SUPPLIED INFORMATION ->

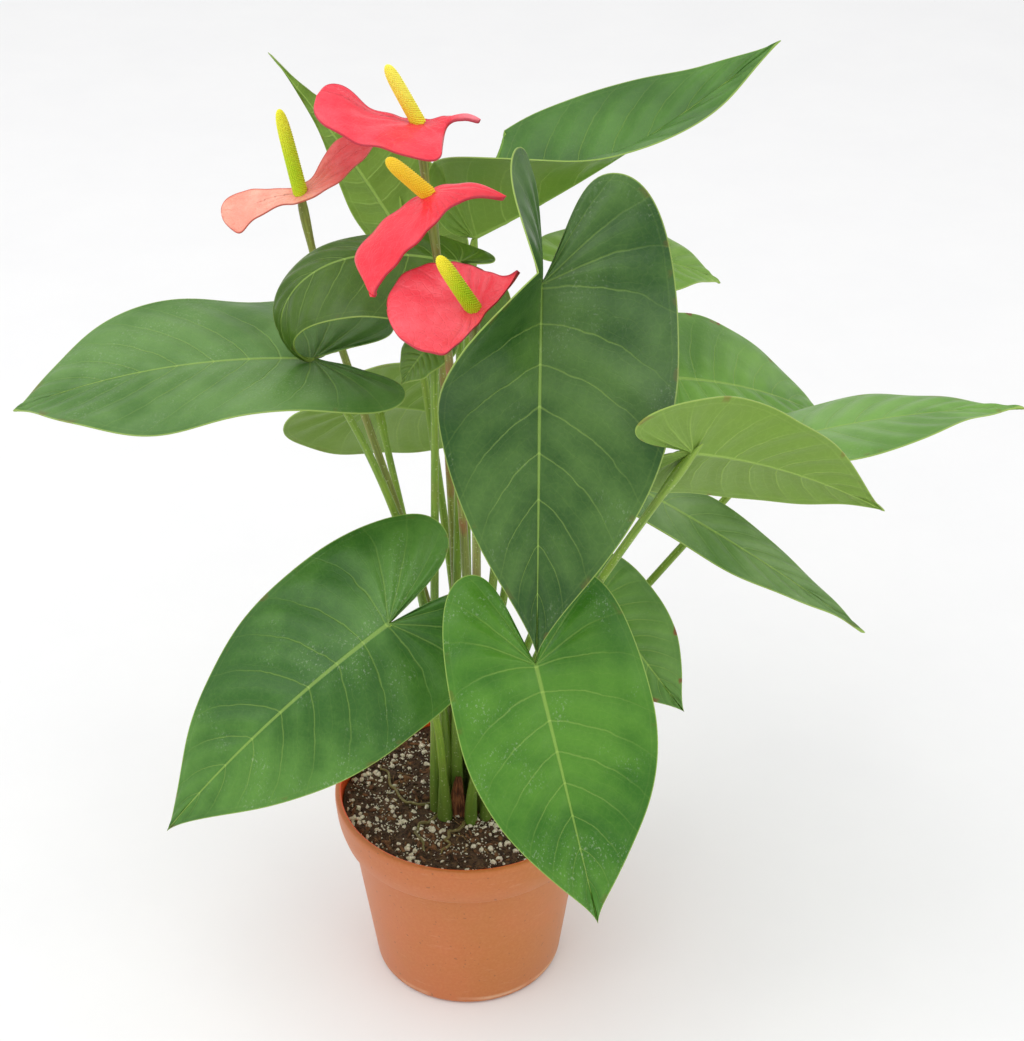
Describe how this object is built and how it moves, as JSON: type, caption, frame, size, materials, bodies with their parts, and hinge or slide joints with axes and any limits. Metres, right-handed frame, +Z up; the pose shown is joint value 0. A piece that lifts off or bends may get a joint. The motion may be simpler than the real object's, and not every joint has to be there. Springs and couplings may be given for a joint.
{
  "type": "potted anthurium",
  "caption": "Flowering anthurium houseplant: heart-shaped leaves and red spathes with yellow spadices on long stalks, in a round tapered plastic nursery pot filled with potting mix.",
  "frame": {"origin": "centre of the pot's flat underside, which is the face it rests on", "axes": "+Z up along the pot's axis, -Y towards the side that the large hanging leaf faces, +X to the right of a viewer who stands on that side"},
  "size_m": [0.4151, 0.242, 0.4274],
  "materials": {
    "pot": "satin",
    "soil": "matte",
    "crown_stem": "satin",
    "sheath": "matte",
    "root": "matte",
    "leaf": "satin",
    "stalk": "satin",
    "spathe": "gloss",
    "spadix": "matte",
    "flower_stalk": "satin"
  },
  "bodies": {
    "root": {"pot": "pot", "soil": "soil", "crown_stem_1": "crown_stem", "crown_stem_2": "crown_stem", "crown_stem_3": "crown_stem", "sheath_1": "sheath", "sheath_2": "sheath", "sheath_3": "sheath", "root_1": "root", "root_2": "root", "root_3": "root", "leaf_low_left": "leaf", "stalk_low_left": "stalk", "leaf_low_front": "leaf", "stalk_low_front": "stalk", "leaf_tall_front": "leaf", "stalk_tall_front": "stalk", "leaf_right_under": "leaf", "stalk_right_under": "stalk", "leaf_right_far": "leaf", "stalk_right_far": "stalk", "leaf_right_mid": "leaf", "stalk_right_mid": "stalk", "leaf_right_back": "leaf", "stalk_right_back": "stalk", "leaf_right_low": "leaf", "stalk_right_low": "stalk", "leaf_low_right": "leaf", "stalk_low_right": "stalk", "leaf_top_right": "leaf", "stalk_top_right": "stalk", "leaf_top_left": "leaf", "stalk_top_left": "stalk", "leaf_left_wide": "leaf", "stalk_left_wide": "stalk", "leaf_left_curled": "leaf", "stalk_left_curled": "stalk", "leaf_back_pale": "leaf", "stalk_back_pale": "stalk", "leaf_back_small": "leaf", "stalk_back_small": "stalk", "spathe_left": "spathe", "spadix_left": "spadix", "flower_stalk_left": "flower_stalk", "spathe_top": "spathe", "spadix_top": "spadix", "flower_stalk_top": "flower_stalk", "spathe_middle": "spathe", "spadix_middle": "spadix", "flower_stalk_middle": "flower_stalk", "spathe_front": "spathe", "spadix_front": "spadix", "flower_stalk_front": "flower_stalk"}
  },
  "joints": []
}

WHAT YOU WILL DO -> Extract all of the data shown above without alteration.

WORKED SOLUTION ->
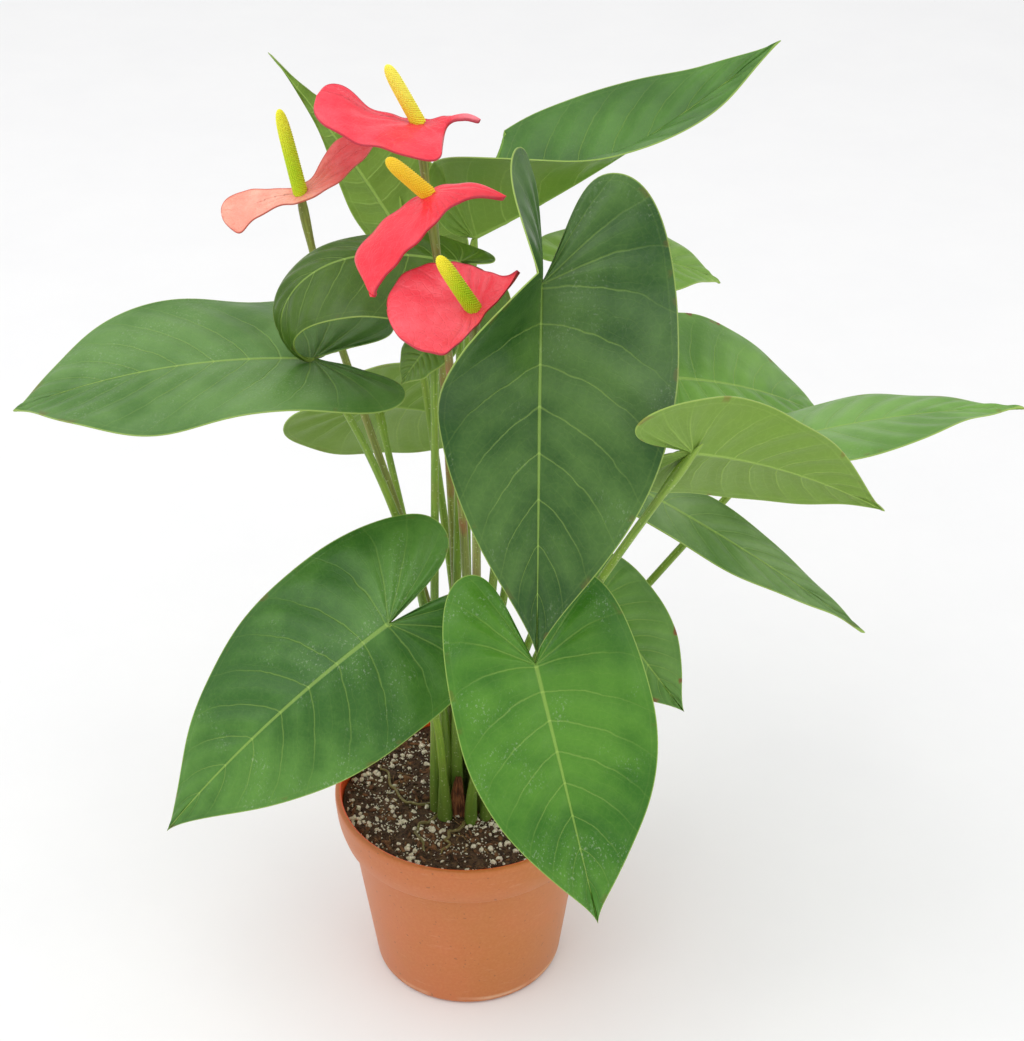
Describe how this object is built and how it moves, as JSON: type, caption, frame, size, materials, bodies with their parts, and hinge or slide joints with axes and any limits. Metres, right-handed frame, +Z up; the pose shown is joint value 0. A piece that lifts off or bends may get a joint. The motion may be simpler than the real object's, and not every joint has to be there. Springs and couplings may be given for a joint.
{
  "type": "potted anthurium",
  "caption": "Flowering anthurium houseplant: heart-shaped leaves and red spathes with yellow spadices on long stalks, in a round tapered plastic nursery pot filled with potting mix.",
  "frame": {"origin": "centre of the pot's flat underside, which is the face it rests on", "axes": "+Z up along the pot's axis, -Y towards the side that the large hanging leaf faces, +X to the right of a viewer who stands on that side"},
  "size_m": [0.4151, 0.242, 0.4274],
  "materials": {
    "pot": "satin",
    "soil": "matte",
    "crown_stem": "satin",
    "sheath": "matte",
    "root": "matte",
    "leaf": "satin",
    "stalk": "satin",
    "spathe": "gloss",
    "spadix": "matte",
    "flower_stalk": "satin"
  },
  "bodies": {
    "root": {"pot": "pot", "soil": "soil", "crown_stem_1": "crown_stem", "crown_stem_2": "crown_stem", "crown_stem_3": "crown_stem", "sheath_1": "sheath", "sheath_2": "sheath", "sheath_3": "sheath", "root_1": "root", "root_2": "root", "root_3": "root", "leaf_low_left": "leaf", "stalk_low_left": "stalk", "leaf_low_front": "leaf", "stalk_low_front": "stalk", "leaf_tall_front": "leaf", "stalk_tall_front": "stalk", "leaf_right_under": "leaf", "stalk_right_under": "stalk", "leaf_right_far": "leaf", "stalk_right_far": "stalk", "leaf_right_mid": "leaf", "stalk_right_mid": "stalk", "leaf_right_back": "leaf", "stalk_right_back": "stalk", "leaf_right_low": "leaf", "stalk_right_low": "stalk", "leaf_low_right": "leaf", "stalk_low_right": "stalk", "leaf_top_right": "leaf", "stalk_top_right": "stalk", "leaf_top_left": "leaf", "stalk_top_left": "stalk", "leaf_left_wide": "leaf", "stalk_left_wide": "stalk", "leaf_left_curled": "leaf", "stalk_left_curled": "stalk", "leaf_back_pale": "leaf", "stalk_back_pale": "stalk", "leaf_back_small": "leaf", "stalk_back_small": "stalk", "spathe_left": "spathe", "spadix_left": "spadix", "flower_stalk_left": "flower_stalk", "spathe_top": "spathe", "spadix_top": "spadix", "flower_stalk_top": "flower_stalk", "spathe_middle": "spathe", "spadix_middle": "spadix", "flower_stalk_middle": "flower_stalk", "spathe_front": "spathe", "spadix_front": "spadix", "flower_stalk_front": "flower_stalk"}
  },
  "joints": []
}